A opinião de Marcelo Mestriner é a mesma do diretor. O biólogo, que dá aulas para o ensino médio, afirma que os atos de violência não podem ser creditados à escola.
"Eu acho muito errado isolar e dizer que essa violência está fixada só na escola. Isso é um reflexo de uma sociedade. É reflexo de um comportamento digital maluco. Há uma mudança total de paradigmas dentro da cabeça das pessoas de maneira geral", explica.

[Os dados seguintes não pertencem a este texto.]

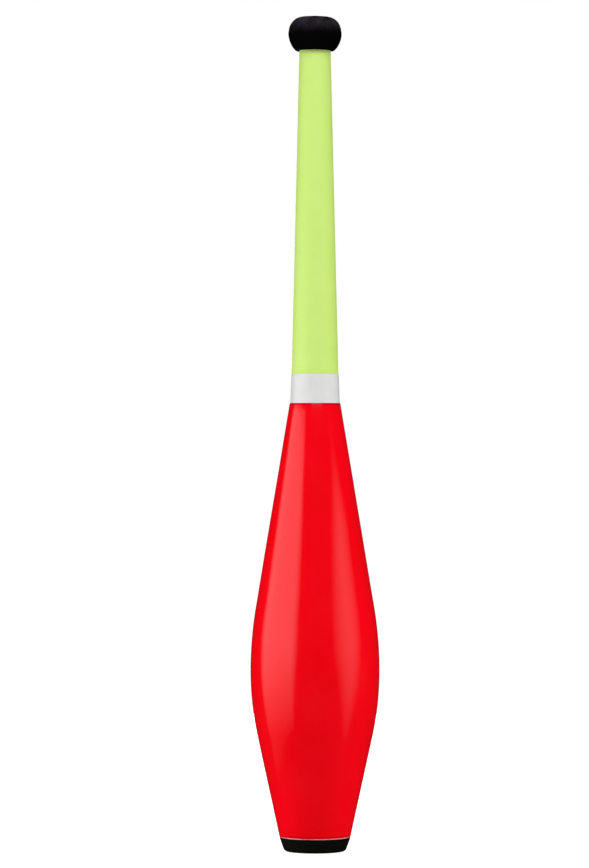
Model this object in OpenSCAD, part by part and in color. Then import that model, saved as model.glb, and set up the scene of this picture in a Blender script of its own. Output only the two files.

Trabalho lento, mas necessário
Acompanhando os relatos de pais e professores da creche de Blumenau, o psicólogo Marcelo Filipecki acredita que será necessário um trabalho psicólogo para tranquilizar as vítimas do ataque. Alunos devem ser os mais ouvidos pelos profissionais, mesmo que o período de trabalho se estenda.
“A primeira coisa que precisa ser feita é um acolhimento por parte de profissionais da área de saúde mental e das instituições em relação a isso. Precisamos entender que quando acontece isso sai de uma esfera de luto individual para um luto coletivo. E como qualquer processo de luto, tem etapas que precisam ser respeitadas e trabalhadas”, afirma Filipecki
“Eles precisam, basicamente, de acolhimento dos medos, acolhimento das angústias e trabalhar isso com muita franqueza. É preciso mostrar que existiu a situação e, por isso, precisa ser enfrentada”, completa.
O iG tenta contato com a creche para saber se os alunos e professores passarão por acompanhamento psicológico. A reportagem ainda questionou quais outras melhorias na segurança do colégio foram implementadas, mas ainda não obteve retorno.